Both hot air drying and freeze-drying provided powders with water activity and hygroscopicity values that ensured stability for three months, even under accelerated storage conditions. Moreover, the increases in the peroxides index and acidity during storage at ambient temperature was sufficiently moderate to ensure good quality of the final product in all cases.

The effect of storage on the content of specific polyphenols or the antiradical capacity was mainly determined by the structural changes caused by the dehydration operation and the formation of compounds in reactions such as Maillard reactions in hot air drying. In any case, understanding the reasons why temperature or structural changes have a greater influence on the degradation of certain components or the generation of others would require further work taking into account the release of polyphenols in each treatment; the kinetics of degradation reactions associated with each compound; and other interactions between compounds.

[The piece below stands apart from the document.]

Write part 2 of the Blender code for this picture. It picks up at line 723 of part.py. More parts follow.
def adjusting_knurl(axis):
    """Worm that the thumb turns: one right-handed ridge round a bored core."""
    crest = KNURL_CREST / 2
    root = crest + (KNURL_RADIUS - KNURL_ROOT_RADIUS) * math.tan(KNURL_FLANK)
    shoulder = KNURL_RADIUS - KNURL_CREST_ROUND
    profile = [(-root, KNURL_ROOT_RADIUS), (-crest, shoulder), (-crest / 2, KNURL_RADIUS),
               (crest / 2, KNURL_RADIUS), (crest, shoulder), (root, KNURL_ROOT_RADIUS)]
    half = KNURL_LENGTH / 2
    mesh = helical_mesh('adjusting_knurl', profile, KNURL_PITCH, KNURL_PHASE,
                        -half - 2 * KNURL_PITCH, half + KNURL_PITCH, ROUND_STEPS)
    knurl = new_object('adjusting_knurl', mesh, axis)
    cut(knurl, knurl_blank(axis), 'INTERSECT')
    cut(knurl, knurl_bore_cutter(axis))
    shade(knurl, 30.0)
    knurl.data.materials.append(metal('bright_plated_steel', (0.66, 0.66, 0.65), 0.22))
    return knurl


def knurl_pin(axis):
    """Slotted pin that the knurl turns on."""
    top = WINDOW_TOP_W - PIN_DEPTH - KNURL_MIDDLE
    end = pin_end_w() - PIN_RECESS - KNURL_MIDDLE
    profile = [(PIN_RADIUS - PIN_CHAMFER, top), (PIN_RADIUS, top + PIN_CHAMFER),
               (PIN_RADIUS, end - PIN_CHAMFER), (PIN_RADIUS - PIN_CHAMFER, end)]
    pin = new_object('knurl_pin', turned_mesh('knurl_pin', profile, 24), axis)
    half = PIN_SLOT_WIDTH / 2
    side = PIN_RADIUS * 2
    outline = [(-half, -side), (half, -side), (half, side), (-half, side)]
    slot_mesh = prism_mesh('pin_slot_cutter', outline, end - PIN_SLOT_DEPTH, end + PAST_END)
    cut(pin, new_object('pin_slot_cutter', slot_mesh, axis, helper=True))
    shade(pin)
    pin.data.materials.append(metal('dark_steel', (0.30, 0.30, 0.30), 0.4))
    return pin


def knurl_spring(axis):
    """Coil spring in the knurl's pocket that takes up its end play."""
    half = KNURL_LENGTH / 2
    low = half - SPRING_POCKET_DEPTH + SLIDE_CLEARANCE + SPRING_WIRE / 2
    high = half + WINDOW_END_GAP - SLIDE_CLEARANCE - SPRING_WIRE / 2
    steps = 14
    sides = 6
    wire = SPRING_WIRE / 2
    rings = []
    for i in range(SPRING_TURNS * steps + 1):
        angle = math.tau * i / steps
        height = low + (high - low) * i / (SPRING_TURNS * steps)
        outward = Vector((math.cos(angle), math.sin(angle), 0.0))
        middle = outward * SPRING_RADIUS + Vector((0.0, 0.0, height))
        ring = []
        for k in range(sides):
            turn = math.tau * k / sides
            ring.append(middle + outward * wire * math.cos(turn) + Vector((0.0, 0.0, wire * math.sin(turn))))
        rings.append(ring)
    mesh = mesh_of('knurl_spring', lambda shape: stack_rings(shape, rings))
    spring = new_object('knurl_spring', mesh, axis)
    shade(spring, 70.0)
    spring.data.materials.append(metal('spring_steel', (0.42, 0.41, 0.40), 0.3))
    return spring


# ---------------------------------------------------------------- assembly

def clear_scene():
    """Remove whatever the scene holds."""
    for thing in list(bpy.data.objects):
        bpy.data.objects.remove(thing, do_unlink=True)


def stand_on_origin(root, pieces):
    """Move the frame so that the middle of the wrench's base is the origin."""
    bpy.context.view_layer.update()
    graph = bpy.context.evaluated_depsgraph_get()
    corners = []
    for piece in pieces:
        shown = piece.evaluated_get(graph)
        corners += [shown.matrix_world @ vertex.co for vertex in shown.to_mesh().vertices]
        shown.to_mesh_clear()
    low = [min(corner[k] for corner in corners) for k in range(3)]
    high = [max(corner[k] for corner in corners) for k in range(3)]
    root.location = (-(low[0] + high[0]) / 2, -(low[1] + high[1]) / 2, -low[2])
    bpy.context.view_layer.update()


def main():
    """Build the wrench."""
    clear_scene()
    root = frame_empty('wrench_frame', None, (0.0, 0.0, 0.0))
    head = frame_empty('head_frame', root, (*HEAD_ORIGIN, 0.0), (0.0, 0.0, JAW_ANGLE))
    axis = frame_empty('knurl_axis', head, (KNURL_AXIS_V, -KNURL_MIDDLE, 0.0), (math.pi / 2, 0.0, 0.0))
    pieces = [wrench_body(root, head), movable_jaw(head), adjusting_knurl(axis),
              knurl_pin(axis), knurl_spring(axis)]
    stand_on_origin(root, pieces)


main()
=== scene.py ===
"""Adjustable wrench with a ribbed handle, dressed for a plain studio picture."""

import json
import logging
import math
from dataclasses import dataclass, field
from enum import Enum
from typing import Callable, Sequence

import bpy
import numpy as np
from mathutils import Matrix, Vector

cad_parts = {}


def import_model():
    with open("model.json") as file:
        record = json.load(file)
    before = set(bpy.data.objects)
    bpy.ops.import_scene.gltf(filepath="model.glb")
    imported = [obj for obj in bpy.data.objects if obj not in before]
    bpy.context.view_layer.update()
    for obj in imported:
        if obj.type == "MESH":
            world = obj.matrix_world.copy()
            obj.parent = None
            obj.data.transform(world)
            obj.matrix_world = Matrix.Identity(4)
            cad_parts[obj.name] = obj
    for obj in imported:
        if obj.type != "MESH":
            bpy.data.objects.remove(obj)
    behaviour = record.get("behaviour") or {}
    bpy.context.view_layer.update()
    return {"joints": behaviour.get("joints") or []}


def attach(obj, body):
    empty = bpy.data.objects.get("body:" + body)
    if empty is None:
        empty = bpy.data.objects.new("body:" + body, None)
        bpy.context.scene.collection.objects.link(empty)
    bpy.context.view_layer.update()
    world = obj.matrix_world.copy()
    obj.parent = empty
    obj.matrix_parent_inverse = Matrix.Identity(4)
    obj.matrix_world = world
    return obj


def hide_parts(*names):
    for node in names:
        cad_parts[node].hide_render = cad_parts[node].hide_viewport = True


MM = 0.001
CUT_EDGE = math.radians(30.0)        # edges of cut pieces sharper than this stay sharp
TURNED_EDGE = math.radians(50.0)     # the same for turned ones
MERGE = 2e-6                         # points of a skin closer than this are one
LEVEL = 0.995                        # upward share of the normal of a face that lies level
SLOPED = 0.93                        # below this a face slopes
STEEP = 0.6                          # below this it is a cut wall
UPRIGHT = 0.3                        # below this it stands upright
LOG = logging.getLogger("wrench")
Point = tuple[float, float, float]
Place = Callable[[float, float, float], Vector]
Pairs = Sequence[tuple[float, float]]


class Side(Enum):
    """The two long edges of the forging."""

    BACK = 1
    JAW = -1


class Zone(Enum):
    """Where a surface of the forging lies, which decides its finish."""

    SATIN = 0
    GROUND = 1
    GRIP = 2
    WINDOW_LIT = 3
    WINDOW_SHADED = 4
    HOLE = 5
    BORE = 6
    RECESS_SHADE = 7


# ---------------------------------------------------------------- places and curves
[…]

The two dehydration methods tested, hot air and freeze-drying, affected the properties studied to different degrees. The recommendation to use one or the other method would largely depend on the desired properties of the final product. However, scaling up the process to industrial levels should consider the costs associated with energy consumption, the investment required in equipment, and the performance of the operation.